**Stored data**:
******************************

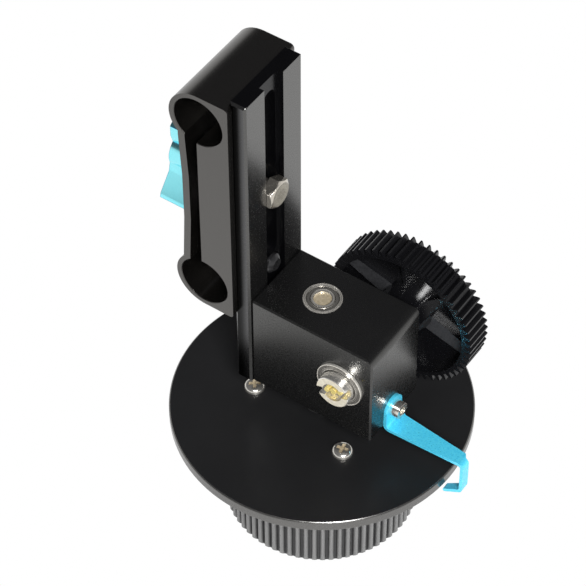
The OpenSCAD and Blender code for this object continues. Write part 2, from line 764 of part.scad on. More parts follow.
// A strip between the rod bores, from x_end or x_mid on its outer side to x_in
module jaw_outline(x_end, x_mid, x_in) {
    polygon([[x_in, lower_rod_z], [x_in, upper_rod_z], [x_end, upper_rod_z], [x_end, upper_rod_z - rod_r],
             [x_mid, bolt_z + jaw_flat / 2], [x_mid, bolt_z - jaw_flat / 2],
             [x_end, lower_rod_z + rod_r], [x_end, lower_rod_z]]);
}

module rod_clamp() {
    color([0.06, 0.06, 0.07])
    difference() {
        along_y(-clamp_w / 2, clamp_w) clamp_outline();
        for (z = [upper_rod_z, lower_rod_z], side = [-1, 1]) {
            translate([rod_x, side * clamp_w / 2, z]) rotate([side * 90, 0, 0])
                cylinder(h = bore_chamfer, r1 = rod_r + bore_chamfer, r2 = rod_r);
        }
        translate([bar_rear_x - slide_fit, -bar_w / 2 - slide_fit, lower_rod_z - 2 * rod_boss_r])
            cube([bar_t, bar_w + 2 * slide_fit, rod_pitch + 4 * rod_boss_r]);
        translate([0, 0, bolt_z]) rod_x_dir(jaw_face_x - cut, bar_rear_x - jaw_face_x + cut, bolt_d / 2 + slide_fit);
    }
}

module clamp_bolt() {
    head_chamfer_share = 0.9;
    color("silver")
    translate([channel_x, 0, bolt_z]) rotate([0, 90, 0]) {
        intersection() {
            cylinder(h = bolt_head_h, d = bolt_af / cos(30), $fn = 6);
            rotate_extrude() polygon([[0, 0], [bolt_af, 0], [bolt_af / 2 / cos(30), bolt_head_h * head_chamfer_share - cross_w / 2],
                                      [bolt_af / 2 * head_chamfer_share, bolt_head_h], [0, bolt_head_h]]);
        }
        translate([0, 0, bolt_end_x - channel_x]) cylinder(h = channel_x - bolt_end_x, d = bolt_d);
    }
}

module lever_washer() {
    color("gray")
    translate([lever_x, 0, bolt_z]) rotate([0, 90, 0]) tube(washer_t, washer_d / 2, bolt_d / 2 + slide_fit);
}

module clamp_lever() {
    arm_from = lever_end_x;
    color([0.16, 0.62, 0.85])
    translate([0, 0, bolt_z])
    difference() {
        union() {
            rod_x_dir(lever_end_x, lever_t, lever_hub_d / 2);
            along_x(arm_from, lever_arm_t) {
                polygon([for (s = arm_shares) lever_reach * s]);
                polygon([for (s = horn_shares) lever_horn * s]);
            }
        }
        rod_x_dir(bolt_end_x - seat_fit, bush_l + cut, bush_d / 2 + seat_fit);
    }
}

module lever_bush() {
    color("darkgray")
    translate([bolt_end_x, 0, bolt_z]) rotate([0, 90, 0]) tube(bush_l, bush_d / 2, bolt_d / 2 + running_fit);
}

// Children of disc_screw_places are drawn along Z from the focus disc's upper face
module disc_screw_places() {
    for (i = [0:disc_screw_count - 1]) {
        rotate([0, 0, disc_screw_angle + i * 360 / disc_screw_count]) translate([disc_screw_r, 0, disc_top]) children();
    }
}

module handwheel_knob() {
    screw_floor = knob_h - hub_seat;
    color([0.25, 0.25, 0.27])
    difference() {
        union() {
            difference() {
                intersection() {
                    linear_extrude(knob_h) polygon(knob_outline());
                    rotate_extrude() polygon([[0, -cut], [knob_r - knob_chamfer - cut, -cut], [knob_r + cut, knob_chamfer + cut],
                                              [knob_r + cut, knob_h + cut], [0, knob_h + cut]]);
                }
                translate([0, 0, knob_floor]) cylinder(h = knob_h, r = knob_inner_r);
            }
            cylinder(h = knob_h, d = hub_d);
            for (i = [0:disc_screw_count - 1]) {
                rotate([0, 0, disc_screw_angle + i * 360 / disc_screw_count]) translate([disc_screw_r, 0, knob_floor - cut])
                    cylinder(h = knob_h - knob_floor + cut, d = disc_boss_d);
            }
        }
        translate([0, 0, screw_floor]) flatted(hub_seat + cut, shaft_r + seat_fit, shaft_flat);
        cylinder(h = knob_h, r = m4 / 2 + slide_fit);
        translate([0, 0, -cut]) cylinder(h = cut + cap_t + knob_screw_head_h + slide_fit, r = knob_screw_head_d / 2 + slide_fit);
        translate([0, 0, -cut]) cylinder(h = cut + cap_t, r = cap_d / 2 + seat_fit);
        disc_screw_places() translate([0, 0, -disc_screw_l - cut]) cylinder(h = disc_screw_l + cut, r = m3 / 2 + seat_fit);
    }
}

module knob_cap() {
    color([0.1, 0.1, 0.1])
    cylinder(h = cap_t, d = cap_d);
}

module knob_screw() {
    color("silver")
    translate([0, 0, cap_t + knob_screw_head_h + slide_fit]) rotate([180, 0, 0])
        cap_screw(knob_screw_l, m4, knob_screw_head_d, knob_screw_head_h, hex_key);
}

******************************

Quote the data above in full, changing nothing.

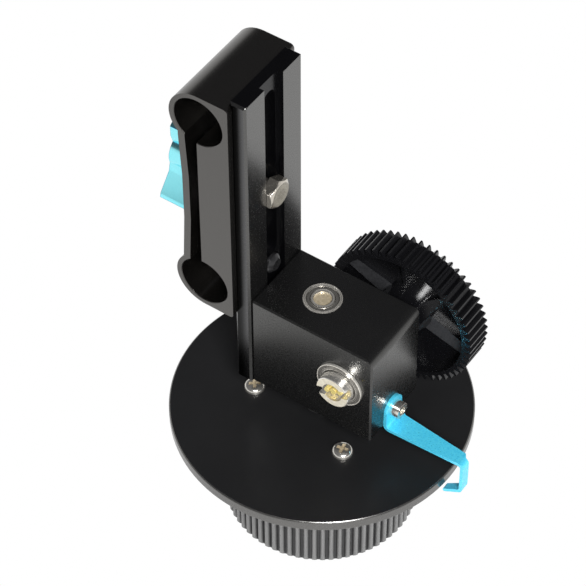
The OpenSCAD and Blender code for this object continues. Write part 2, from line 764 of part.scad on. More parts follow.
// A strip between the rod bores, from x_end or x_mid on its outer side to x_in
module jaw_outline(x_end, x_mid, x_in) {
    polygon([[x_in, lower_rod_z], [x_in, upper_rod_z], [x_end, upper_rod_z], [x_end, upper_rod_z - rod_r],
             [x_mid, bolt_z + jaw_flat / 2], [x_mid, bolt_z - jaw_flat / 2],
             [x_end, lower_rod_z + rod_r], [x_end, lower_rod_z]]);
}

module rod_clamp() {
    color([0.06, 0.06, 0.07])
    difference() {
        along_y(-clamp_w / 2, clamp_w) clamp_outline();
        for (z = [upper_rod_z, lower_rod_z], side = [-1, 1]) {
            translate([rod_x, side * clamp_w / 2, z]) rotate([side * 90, 0, 0])
                cylinder(h = bore_chamfer, r1 = rod_r + bore_chamfer, r2 = rod_r);
        }
        translate([bar_rear_x - slide_fit, -bar_w / 2 - slide_fit, lower_rod_z - 2 * rod_boss_r])
            cube([bar_t, bar_w + 2 * slide_fit, rod_pitch + 4 * rod_boss_r]);
        translate([0, 0, bolt_z]) rod_x_dir(jaw_face_x - cut, bar_rear_x - jaw_face_x + cut, bolt_d / 2 + slide_fit);
    }
}

module clamp_bolt() {
    head_chamfer_share = 0.9;
    color("silver")
    translate([channel_x, 0, bolt_z]) rotate([0, 90, 0]) {
        intersection() {
            cylinder(h = bolt_head_h, d = bolt_af / cos(30), $fn = 6);
            rotate_extrude() polygon([[0, 0], [bolt_af, 0], [bolt_af / 2 / cos(30), bolt_head_h * head_chamfer_share - cross_w / 2],
                                      [bolt_af / 2 * head_chamfer_share, bolt_head_h], [0, bolt_head_h]]);
        }
        translate([0, 0, bolt_end_x - channel_x]) cylinder(h = channel_x - bolt_end_x, d = bolt_d);
    }
}

module lever_washer() {
    color("gray")
    translate([lever_x, 0, bolt_z]) rotate([0, 90, 0]) tube(washer_t, washer_d / 2, bolt_d / 2 + slide_fit);
}

module clamp_lever() {
    arm_from = lever_end_x;
    color([0.16, 0.62, 0.85])
    translate([0, 0, bolt_z])
    difference() {
        union() {
            rod_x_dir(lever_end_x, lever_t, lever_hub_d / 2);
            along_x(arm_from, lever_arm_t) {
                polygon([for (s = arm_shares) lever_reach * s]);
                polygon([for (s = horn_shares) lever_horn * s]);
            }
        }
        rod_x_dir(bolt_end_x - seat_fit, bush_l + cut, bush_d / 2 + seat_fit);
    }
}

module lever_bush() {
    color("darkgray")
    translate([bolt_end_x, 0, bolt_z]) rotate([0, 90, 0]) tube(bush_l, bush_d / 2, bolt_d / 2 + running_fit);
}

// Children of disc_screw_places are drawn along Z from the focus disc's upper face
module disc_screw_places() {
    for (i = [0:disc_screw_count - 1]) {
        rotate([0, 0, disc_screw_angle + i * 360 / disc_screw_count]) translate([disc_screw_r, 0, disc_top]) children();
    }
}

module handwheel_knob() {
    screw_floor = knob_h - hub_seat;
    color([0.25, 0.25, 0.27])
    difference() {
        union() {
            difference() {
                intersection() {
                    linear_extrude(knob_h) polygon(knob_outline());
                    rotate_extrude() polygon([[0, -cut], [knob_r - knob_chamfer - cut, -cut], [knob_r + cut, knob_chamfer + cut],
                                              [knob_r + cut, knob_h + cut], [0, knob_h + cut]]);
                }
                translate([0, 0, knob_floor]) cylinder(h = knob_h, r = knob_inner_r);
            }
            cylinder(h = knob_h, d = hub_d);
            for (i = [0:disc_screw_count - 1]) {
                rotate([0, 0, disc_screw_angle + i * 360 / disc_screw_count]) translate([disc_screw_r, 0, knob_floor - cut])
                    cylinder(h = knob_h - knob_floor + cut, d = disc_boss_d);
            }
        }
        translate([0, 0, screw_floor]) flatted(hub_seat + cut, shaft_r + seat_fit, shaft_flat);
        cylinder(h = knob_h, r = m4 / 2 + slide_fit);
        translate([0, 0, -cut]) cylinder(h = cut + cap_t + knob_screw_head_h + slide_fit, r = knob_screw_head_d / 2 + slide_fit);
        translate([0, 0, -cut]) cylinder(h = cut + cap_t, r = cap_d / 2 + seat_fit);
        disc_screw_places() translate([0, 0, -disc_screw_l - cut]) cylinder(h = disc_screw_l + cut, r = m3 / 2 + seat_fit);
    }
}

module knob_cap() {
    color([0.1, 0.1, 0.1])
    cylinder(h = cap_t, d = cap_d);
}

module knob_screw() {
    color("silver")
    translate([0, 0, cap_t + knob_screw_head_h + slide_fit]) rotate([180, 0, 0])
        cap_screw(knob_screw_l, m4, knob_screw_head_d, knob_screw_head_h, hex_key);
}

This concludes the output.